### Task prompt
Print again only this span: the line with "const basket = new THREE.Group();", the line with "imported = [obj", and all lines between them, exactly as given.

### Data extract
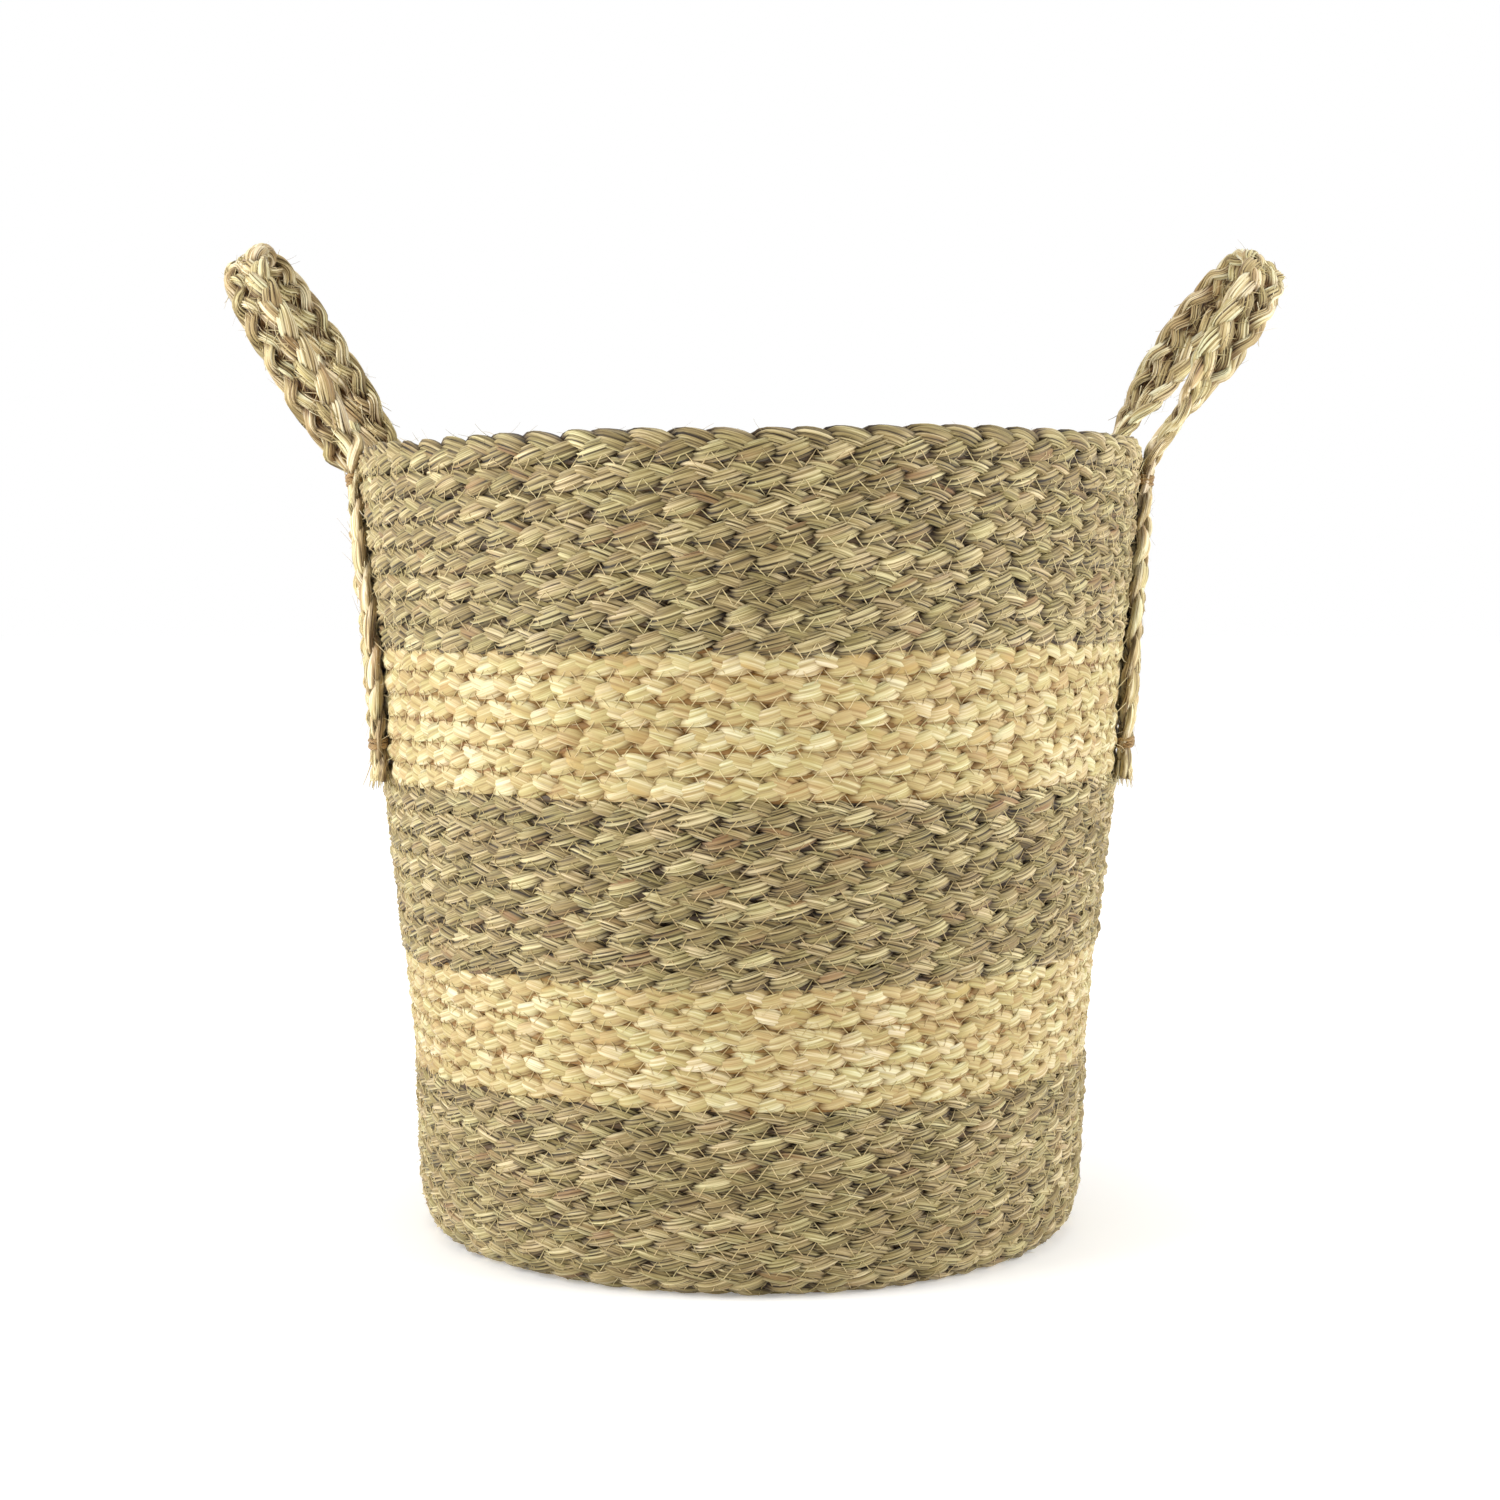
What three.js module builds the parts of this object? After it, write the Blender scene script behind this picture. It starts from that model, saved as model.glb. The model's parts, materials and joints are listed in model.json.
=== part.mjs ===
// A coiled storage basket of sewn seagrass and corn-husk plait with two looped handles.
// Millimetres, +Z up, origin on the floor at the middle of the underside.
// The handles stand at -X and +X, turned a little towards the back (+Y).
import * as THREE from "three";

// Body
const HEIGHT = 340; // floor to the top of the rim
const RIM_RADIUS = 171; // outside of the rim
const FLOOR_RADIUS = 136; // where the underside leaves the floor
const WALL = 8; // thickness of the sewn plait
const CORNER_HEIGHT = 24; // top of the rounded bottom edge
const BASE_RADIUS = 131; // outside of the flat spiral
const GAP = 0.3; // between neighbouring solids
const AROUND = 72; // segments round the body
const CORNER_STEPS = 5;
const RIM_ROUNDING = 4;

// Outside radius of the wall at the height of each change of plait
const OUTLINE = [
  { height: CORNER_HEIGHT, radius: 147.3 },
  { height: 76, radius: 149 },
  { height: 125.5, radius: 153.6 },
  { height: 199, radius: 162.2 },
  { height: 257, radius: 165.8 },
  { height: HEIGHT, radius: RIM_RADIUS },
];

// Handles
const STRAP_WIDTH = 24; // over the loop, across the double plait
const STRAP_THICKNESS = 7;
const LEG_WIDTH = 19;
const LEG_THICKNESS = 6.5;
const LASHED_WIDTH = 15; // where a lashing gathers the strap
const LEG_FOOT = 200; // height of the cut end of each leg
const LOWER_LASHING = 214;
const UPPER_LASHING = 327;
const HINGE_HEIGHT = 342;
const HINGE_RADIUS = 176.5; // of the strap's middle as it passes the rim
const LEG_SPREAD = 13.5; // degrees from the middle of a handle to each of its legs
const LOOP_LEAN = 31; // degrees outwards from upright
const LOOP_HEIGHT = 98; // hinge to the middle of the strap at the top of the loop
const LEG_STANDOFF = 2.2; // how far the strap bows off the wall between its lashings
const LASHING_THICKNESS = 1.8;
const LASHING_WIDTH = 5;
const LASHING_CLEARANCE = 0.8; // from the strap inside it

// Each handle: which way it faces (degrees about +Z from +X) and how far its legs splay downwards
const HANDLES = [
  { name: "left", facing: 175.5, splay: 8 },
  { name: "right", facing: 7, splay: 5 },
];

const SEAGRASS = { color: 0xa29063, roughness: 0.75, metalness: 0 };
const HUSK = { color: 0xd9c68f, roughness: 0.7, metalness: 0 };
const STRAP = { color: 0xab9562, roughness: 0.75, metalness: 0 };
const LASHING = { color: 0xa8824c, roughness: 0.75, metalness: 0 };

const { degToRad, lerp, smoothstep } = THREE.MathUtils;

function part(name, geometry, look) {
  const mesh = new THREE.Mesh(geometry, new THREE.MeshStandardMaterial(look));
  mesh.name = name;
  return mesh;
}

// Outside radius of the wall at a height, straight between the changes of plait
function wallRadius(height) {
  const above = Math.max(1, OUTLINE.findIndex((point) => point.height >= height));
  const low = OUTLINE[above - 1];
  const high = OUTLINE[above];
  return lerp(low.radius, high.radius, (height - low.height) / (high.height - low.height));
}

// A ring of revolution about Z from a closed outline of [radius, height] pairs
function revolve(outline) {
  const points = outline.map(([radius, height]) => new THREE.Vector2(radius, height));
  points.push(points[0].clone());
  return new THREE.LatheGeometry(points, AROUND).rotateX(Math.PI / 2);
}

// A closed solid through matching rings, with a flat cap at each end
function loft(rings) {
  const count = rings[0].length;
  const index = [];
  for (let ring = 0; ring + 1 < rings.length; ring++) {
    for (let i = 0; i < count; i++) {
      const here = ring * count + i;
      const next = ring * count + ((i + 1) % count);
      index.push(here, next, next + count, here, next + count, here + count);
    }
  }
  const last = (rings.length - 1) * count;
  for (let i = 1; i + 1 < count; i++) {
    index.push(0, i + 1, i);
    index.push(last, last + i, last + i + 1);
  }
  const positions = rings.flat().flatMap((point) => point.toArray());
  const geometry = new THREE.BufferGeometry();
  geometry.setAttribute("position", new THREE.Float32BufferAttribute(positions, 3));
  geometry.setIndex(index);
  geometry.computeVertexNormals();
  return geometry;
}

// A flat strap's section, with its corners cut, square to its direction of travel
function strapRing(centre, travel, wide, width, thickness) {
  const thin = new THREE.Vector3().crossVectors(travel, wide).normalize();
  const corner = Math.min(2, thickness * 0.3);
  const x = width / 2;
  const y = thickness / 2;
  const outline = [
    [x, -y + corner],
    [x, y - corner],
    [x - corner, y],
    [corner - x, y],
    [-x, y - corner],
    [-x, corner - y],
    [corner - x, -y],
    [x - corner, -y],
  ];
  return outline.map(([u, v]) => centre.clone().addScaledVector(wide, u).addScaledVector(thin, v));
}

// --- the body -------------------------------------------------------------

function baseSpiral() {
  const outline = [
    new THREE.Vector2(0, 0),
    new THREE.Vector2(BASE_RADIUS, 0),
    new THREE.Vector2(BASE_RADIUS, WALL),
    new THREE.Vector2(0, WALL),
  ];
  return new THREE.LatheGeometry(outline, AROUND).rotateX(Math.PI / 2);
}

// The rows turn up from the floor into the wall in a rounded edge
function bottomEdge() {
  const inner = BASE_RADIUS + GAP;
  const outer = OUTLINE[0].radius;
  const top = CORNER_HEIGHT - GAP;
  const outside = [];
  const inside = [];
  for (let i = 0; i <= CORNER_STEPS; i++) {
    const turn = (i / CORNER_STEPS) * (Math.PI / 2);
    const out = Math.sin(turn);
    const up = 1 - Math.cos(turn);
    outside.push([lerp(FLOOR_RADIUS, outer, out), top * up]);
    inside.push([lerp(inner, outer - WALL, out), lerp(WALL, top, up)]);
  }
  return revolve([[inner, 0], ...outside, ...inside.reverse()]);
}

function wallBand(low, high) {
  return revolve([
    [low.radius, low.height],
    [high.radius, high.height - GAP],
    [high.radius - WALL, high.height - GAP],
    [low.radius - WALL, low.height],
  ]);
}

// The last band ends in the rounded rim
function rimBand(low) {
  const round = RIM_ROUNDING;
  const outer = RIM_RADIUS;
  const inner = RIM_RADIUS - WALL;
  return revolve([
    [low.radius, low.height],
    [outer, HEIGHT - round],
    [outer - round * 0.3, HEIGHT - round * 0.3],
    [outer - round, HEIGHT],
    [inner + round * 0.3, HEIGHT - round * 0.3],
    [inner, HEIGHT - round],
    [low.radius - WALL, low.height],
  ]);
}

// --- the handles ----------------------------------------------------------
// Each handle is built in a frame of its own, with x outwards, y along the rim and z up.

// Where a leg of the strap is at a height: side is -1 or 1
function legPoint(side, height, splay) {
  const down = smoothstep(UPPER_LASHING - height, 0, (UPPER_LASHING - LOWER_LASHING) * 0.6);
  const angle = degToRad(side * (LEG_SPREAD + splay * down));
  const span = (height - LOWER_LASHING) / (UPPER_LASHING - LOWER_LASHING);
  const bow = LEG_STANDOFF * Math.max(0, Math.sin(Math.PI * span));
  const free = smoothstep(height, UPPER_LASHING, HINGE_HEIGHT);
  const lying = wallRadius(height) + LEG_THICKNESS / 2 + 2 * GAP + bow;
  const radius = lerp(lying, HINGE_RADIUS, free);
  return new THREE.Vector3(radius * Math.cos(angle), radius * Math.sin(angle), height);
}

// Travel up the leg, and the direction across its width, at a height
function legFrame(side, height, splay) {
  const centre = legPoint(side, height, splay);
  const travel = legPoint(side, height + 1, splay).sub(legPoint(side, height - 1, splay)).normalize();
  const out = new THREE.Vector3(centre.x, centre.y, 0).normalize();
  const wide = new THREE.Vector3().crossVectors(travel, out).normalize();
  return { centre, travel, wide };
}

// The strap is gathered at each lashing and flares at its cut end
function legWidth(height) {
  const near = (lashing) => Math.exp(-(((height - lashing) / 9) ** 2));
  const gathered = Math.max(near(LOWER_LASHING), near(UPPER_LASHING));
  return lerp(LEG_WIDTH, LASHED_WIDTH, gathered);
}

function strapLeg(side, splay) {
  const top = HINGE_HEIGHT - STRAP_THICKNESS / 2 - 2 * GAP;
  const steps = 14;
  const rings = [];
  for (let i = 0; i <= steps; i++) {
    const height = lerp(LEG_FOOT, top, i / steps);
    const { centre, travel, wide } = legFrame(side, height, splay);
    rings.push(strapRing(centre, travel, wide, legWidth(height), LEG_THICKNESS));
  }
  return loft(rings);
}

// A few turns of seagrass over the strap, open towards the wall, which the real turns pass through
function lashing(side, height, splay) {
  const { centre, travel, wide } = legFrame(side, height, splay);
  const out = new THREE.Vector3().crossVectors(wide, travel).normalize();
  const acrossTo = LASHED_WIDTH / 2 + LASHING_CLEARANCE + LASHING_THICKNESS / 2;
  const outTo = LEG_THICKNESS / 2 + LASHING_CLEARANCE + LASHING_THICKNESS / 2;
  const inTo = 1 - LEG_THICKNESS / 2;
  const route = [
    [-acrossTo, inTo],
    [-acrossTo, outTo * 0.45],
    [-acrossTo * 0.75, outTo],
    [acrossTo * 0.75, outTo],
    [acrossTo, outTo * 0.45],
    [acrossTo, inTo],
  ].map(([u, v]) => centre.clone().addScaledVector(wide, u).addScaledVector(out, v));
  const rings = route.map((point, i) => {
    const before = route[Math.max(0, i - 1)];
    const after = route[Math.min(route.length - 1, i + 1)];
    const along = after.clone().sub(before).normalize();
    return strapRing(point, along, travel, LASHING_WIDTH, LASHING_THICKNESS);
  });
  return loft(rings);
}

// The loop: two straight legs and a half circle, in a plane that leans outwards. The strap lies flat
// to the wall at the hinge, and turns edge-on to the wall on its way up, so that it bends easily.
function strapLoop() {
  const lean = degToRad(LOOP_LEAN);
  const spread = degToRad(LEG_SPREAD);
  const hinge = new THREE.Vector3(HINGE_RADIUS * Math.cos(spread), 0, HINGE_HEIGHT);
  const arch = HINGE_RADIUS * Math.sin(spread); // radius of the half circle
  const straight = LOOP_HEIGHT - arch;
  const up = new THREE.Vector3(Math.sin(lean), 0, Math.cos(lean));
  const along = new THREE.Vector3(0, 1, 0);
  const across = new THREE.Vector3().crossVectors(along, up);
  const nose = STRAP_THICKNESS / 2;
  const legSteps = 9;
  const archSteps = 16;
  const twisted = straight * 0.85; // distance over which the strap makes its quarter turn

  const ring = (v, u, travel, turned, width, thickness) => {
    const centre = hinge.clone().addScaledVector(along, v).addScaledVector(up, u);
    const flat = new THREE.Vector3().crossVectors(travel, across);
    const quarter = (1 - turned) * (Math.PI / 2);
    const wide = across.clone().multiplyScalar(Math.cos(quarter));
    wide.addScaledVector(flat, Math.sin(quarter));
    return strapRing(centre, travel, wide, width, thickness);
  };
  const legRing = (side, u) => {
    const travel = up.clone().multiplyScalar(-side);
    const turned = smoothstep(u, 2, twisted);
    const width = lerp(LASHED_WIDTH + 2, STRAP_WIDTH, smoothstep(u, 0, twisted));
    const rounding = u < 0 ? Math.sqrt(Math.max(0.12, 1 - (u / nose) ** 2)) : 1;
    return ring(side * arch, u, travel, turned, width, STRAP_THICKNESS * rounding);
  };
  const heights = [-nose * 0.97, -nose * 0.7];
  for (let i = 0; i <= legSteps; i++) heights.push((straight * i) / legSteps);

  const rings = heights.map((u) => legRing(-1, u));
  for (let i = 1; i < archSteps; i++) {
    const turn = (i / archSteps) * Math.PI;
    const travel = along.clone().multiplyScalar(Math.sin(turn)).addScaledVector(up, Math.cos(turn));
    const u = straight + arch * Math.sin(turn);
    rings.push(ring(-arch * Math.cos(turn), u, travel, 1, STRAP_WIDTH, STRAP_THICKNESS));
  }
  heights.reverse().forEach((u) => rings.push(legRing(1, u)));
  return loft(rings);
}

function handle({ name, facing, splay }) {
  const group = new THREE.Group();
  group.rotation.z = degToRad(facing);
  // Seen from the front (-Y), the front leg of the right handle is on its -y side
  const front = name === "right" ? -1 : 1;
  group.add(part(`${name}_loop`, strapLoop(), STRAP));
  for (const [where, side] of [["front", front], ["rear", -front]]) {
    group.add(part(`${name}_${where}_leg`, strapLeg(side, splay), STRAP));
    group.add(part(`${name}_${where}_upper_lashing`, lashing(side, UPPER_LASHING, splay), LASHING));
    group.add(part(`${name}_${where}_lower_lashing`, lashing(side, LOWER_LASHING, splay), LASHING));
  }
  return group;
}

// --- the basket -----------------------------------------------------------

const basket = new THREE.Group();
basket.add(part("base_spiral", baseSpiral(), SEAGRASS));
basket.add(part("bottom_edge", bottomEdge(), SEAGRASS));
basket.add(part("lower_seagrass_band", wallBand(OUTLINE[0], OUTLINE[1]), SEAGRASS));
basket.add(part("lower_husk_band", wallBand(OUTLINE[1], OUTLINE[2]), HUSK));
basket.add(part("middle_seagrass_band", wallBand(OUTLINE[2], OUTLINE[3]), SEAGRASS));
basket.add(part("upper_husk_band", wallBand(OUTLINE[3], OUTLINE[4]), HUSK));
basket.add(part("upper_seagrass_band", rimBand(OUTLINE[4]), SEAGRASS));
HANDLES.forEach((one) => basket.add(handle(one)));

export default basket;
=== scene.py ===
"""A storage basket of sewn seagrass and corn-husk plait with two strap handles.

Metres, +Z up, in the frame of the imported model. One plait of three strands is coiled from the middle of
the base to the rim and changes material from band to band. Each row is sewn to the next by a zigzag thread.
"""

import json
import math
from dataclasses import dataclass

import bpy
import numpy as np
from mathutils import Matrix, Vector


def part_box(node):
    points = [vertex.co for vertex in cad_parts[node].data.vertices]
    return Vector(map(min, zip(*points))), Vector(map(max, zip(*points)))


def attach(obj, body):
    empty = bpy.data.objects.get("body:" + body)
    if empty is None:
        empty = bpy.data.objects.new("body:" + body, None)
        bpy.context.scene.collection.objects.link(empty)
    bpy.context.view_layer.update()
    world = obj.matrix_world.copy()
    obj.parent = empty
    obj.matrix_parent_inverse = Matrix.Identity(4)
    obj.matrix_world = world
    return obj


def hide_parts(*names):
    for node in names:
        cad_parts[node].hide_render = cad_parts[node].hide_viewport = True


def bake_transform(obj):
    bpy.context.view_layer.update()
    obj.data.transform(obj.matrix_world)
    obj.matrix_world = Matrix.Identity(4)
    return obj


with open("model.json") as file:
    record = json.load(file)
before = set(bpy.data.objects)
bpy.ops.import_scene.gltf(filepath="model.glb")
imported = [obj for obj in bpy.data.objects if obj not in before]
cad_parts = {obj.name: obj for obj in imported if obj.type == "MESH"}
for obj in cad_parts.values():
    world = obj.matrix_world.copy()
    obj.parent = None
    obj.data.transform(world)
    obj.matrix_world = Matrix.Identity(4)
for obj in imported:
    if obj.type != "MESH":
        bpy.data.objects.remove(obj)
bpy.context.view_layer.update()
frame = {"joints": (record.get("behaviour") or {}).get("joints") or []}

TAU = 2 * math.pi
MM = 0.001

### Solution
const basket = new THREE.Group();
basket.add(part("base_spiral", baseSpiral(), SEAGRASS));
basket.add(part("bottom_edge", bottomEdge(), SEAGRASS));
basket.add(part("lower_seagrass_band", wallBand(OUTLINE[0], OUTLINE[1]), SEAGRASS));
basket.add(part("lower_husk_band", wallBand(OUTLINE[1], OUTLINE[2]), HUSK));
basket.add(part("middle_seagrass_band", wallBand(OUTLINE[2], OUTLINE[3]), SEAGRASS));
basket.add(part("upper_husk_band", wallBand(OUTLINE[3], OUTLINE[4]), HUSK));
basket.add(part("upper_seagrass_band", rimBand(OUTLINE[4]), SEAGRASS));
HANDLES.forEach((one) => basket.add(handle(one)));

export default basket;
=== scene.py ===
"""A storage basket of sewn seagrass and corn-husk plait with two strap handles.

Metres, +Z up, in the frame of the imported model. One plait of three strands is coiled from the middle of
the base to the rim and changes material from band to band. Each row is sewn to the next by a zigzag thread.
"""

import json
import math
from dataclasses import dataclass

import bpy
import numpy as np
from mathutils import Matrix, Vector


def part_box(node):
    points = [vertex.co for vertex in cad_parts[node].data.vertices]
    return Vector(map(min, zip(*points))), Vector(map(max, zip(*points)))


def attach(obj, body):
    empty = bpy.data.objects.get("body:" + body)
    if empty is None:
        empty = bpy.data.objects.new("body:" + body, None)
        bpy.context.scene.collection.objects.link(empty)
    bpy.context.view_layer.update()
    world = obj.matrix_world.copy()
    obj.parent = empty
    obj.matrix_parent_inverse = Matrix.Identity(4)
    obj.matrix_world = world
    return obj


def hide_parts(*names):
    for node in names:
        cad_parts[node].hide_render = cad_parts[node].hide_viewport = True


def bake_transform(obj):
    bpy.context.view_layer.update()
    obj.data.transform(obj.matrix_world)
    obj.matrix_world = Matrix.Identity(4)
    return obj


with open("model.json") as file:
    record = json.load(file)
before = set(bpy.data.objects)
bpy.ops.import_scene.gltf(filepath="model.glb")
imported = [obj for obj in bpy.data.objects if obj not in before]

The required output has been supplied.